# High Pointe Microwave Problem



## titanizer

Yesterday, I went to the storage facility to plug the camper in to charge the battery (monthly). When I went inside, I noticed the microwave didn't have power to it. I checked the fuse panel; breakers were not thrown; fuses were all OK. Checked the GFI plugs; all were OK. Everything else in the camper worked well. We used the microwave this summer and it worked fine. Anyone with suggestions? Is there a fuse in the back of the microwave or elsewhere that might need replacing. 900W high pointe microwave w/turntable in '08 Outback 210RS.


----------



## Joe/GA

I don't know about that particular model, but I've been into quite a lot of microwaves and they all have a fuse located inside. Usually on the left side near the circuit board. Don't try to operate it without the cover unless you know what you are doing!
BTW, have you tried plugging something else into that receptical?

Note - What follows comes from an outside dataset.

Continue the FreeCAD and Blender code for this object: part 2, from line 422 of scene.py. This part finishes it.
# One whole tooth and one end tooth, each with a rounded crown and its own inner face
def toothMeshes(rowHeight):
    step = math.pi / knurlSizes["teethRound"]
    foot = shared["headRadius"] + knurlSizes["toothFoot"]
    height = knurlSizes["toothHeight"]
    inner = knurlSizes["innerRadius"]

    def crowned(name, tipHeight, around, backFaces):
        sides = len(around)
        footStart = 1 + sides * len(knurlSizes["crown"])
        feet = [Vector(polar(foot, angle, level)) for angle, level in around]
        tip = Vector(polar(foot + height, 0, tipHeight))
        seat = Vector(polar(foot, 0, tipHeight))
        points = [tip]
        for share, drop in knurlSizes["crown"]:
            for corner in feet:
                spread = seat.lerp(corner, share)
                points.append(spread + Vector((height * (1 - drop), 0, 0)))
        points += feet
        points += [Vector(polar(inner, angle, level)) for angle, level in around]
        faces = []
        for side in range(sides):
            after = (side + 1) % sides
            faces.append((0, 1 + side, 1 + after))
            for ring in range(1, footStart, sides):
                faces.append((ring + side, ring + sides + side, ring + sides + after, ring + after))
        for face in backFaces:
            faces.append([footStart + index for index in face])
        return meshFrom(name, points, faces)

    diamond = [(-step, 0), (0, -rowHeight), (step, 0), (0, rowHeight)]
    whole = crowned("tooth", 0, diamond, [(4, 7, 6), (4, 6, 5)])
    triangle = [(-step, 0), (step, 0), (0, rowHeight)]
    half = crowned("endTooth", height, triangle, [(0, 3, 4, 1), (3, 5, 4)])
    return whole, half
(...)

I would do that and make sure you have power to the microwave before opening it up.


----------



## titanizer

Thanks Jo; I'll give it a try.


----------



## TeamCyBo

titanizer said:


> Thanks Jo; I'll give it a try.


We just got back from a camping trip this week and while we were setting up and pluging in we noticed the same thing. The microwave had no power. The lights and all were on. We checked the inside breakers and all only to find everything working. I found the outside plug to also be dead. So I tried something. I switched off the battery connection and evrything went dead. What I was seeing was everything that could run on 12v was on. I then checked the CG breaker to find it bad. As luck would have it the box had another 30 amp socket. Switched it over and all is well. This may not be your situation but is worth looking into. Good luck.


----------